The Board of Directors believes that NIKE has addressed each of the Proposal's concerns. NIKE's procedures for monitoring Indonesian subcontractors are extensive and effective. Given NIKE's record of leadership, proven monitoring system, and additional steps scheduled to be taken in the coming months, NIKE has addressed monitoring more effectively than the Proposal could, and without consuming the valuable time and funds of NIKE and its shareholders to micro-manage one aspect of one country's operations. Assuring that NIKE's subcontractors treat their employees with dignity and respect is not a new idea at the Company. It is something that NIKE has insisted on for years.

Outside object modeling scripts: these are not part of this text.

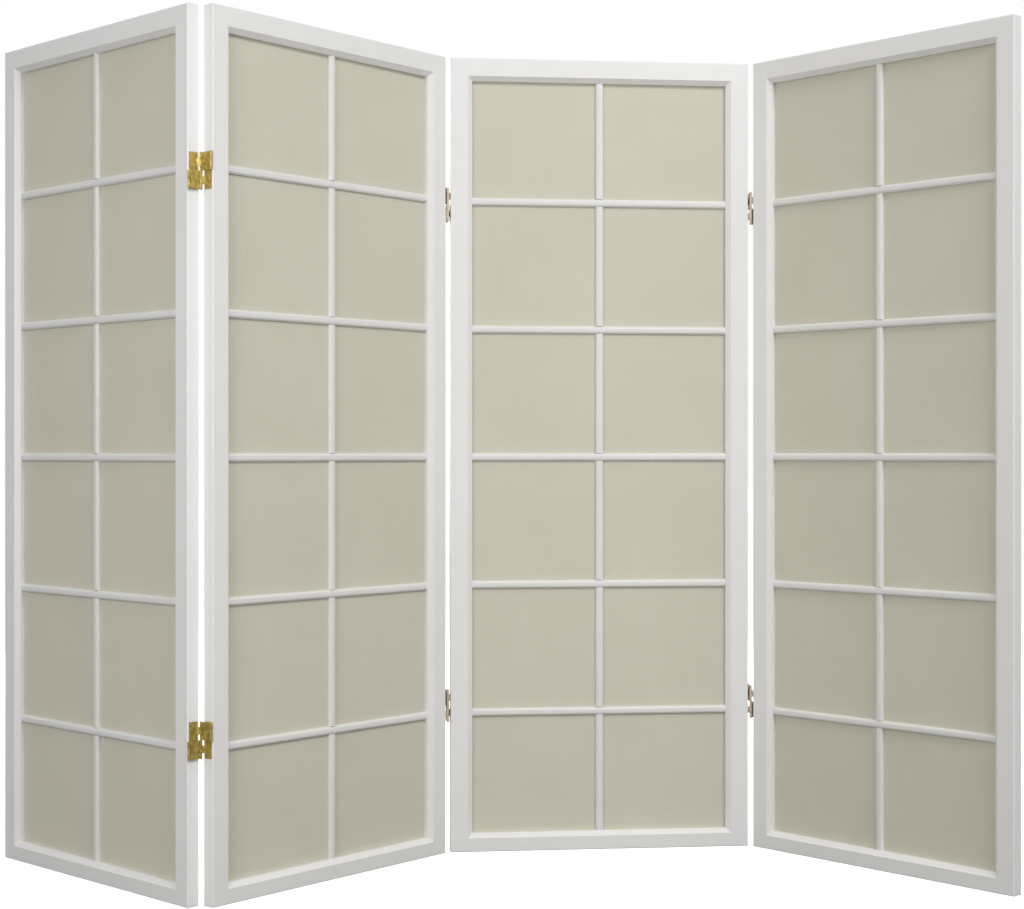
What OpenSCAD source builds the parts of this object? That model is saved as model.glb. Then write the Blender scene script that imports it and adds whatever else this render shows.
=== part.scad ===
// Four-panel folding shoji screen: painted wood frames, a thin lattice in front of
// a paper sheet, and crossed-plate brass hinges that let each fold close either way.
//
// Every panel is drawn in its own frame: X runs along the panel from its left edge,
// Y points through its thickness to the back, Z is up from the floor.
// Every hinge is drawn for a straight fold: X = 0 is the middle of the gap between the
// two panels, Y = 0 the middle of their thickness and Z = 0 the middle of the hinge.

/* [Panel] */
// Height of one panel
panel_h = 1219; // [900:1:1850]
// Width of one panel
panel_w = 465; // [360:1:620]
// Thickness of the frame
panel_t = 19; // [17:0.5:26]
// Flat width of the upright stiles, outside the bevel
stile_w = 27; // [24:0.5:45]
// Flat height of the top rail, outside the bevel
rail_h = 27; // [26:0.5:45]
// Flat height of the bottom rail, outside the bevel
foot_rail_h = 21; // [20:0.5:45]
// Width and depth of the bevel around the opening
bevel = 7; // [4:0.5:9]
// Rounding of the frame's outer edges
edge_r = 1.5; // [0.5:0.1:2]
// Width of the rabbet around the opening's back
rabbet_w = 6; // [4:0.5:8]

/* [Rail tenons] */
// Length of the rails' tenons
tenon_l = 20; // [10:0.5:22]
// Thickness of the rails' tenons
tenon_t = 6; // [4:0.5:7]
// Clearance from the back of the rails' tenons to the rabbet
tenon_back = 0.5; // [0.2:0.1:0.8]
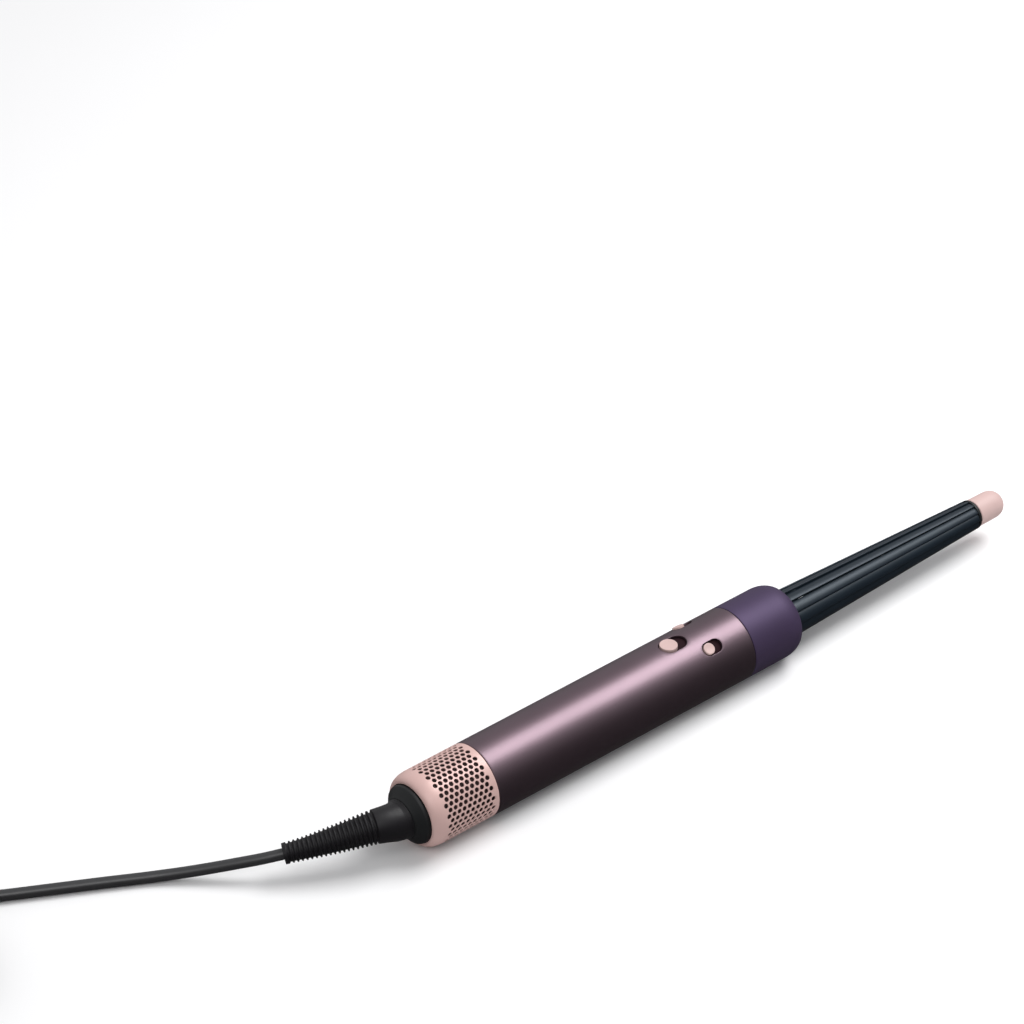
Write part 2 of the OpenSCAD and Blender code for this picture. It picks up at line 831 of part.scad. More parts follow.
// Local Z runs from the plug's face back along the cord
module plug_frame() {
    translate([plug_x, plug_face, plug_z]) rotate([-90, 0, 0]) children();
}
module plug_body() {
    color(soft_black) difference() {
        intersection() {
            plug_frame() rotate_extrude()
                polygon([
                    [0, 0], [plug_r - 0.8, 0], [plug_r, 0.8], [plug_r, 12], [15, 18], [8.5, 22],
                    [6.5, 25], [4.6, 36], [cord_d / 2, 36], [cord_d / 2, 24], [0, 24]
                ]);
            translate([plug_x - 30, -10, 0]) cube([60, 60, 2 * plug_z]);
        }
        for (side = [-1, 1])
            plug_frame() translate([side * pin_gap / 2, 0, -1]) cylinder(r = pin_root, h = 9);
    }
}
module plug_pins() {
    color(steel) plug_frame() for (side = [-1, 1])
        translate([side * pin_gap / 2, 0, -pin_len]) {
            cylinder(r1 = pin_d / 2 - 0.8, r2 = pin_d / 2, h = 1.2);
            translate([0, 0, 1.2]) cylinder(d = pin_d, h = pin_len - 1.2);
            translate([0, 0, pin_len]) cylinder(r = pin_root, h = 8);
        }
}

handle_shell();
intake_frame();
cable_bell();
inner_lead();
cord_clamp();
clamp_screws();
power_leads();
motor_housing();
rear_motor_mount();
front_motor_mount();
diffuser();
motor_spider();
stator_core();
stator_windings();
rotor_bearings();
inverter_board();
duct_adapter();
heater_sleeve();
heater_card();
heater_coils();
thermal_fuse();
thermistor();
control_board();
board_components();
switch_carrier();
slide_switches();
outlet_spigot();
outlet_seal();
outlet_grille();
latch_spring();
filter_cage();
filter_mesh();
filter_seal();
power_button();
power_plate();
airflow_button();
airflow_plate();
temperature_button();
temperature_plate();
release_button();
impeller();
motor_shaft();
rotor_magnet();
attachment_collar();
socket_sleeve();
selector_plate();
barrel_shell();
barrel_core();
barrel_end_ring();
cool_tip();
tip_spindle();
airflow_shutter();
strain_relief();
cord_run();
cord_coil();
cord_tail();
cord_tie();
plug_body();
plug_pins();
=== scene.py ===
"""Looks of the hair curler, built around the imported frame. Local lengths are in millimetres."""

import json
import math

import bmesh
import bpy
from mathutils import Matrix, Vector


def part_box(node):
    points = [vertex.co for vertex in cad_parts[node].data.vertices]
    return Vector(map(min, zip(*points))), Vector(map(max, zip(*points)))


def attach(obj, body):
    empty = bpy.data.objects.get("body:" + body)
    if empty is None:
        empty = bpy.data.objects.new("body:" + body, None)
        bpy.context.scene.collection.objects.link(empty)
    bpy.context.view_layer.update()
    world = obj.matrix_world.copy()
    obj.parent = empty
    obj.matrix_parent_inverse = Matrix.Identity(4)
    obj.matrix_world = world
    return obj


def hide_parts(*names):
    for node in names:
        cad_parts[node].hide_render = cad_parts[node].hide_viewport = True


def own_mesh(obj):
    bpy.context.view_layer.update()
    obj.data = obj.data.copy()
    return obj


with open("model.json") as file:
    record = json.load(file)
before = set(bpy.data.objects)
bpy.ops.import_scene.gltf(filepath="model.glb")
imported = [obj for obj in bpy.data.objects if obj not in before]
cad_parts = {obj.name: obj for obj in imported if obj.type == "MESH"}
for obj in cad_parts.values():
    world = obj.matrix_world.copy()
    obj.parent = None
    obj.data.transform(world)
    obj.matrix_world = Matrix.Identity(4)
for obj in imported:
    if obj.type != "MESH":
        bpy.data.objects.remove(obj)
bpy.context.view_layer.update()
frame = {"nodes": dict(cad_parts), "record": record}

MM = 0.001
BODY_R = 20.5
AXIS_Z = BODY_R  # height of the handle's axis: it lies on the floor

# Stations along the handle's axis
RING_X = -203.0  # bell to filter cage
CAGE_X = -162.0  # filter cage to handle tube
COLLAR_X = 13.0  # handle tube to collar
RIM_X = 50.0  # collar to barrel
TIP_X = 193.0  # barrel to cool tip

# Controls: places of the slots and buttons
POWER_X, POWER_R, POWER_TRAVEL = -31.0, 4.8, 5.6
SMALL_X, SMALL_R, SMALL_TRAVEL = -13.4, 3.2, 4.8
SMALL_ANGLE = 36
RELEASE_X, RELEASE_R, RELEASE_LEN = -5.0, 3.2, 3.4
SLOT_PLAY = 0.6

CAM_PLACE = (-1.2019, -1.2670, 1.3787)
CAM_TURN = (54.0, 0.0, -40.044)
CAM_LENS = 147.66
LOW_SKY = (0.060, 0.058, 0.060)
HIGH_SKY = (0.62, 0.62, 0.625)
KEY_POWER = 19.5
FILL_POWER = 7.0


# ---------------------------------------------------------------- camera
def make_camera():
    data = bpy.data.cameras.new("camera")
    data.lens = CAM_LENS
    data.sensor_width = 36
    data.clip_end = 30
    cam = bpy.data.objects.new("camera", data)
    cam.location = CAM_PLACE
    cam.rotation_euler = [math.radians(a) for a in CAM_TURN]
    bpy.context.scene.collection.objects.link(cam)
    bpy.context.scene.camera = cam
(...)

Accordingly, the Board of Directors recommends that shareholders vote AGAINST Proposal 3.
Holders of Class A Stock and Class B Stock will vote together as a single class on Proposal 3. If a quorum is present at the Annual Meeting, Proposal 3 will be approved if the number of shares voted in favor of the proposal exceeds the number of shares voted against the proposal. Abstentions and broker non-votes are counted for purposes of determining whether a quorum exists, but are not counted as voting either for or against and therefore have no effect on the results of the vote.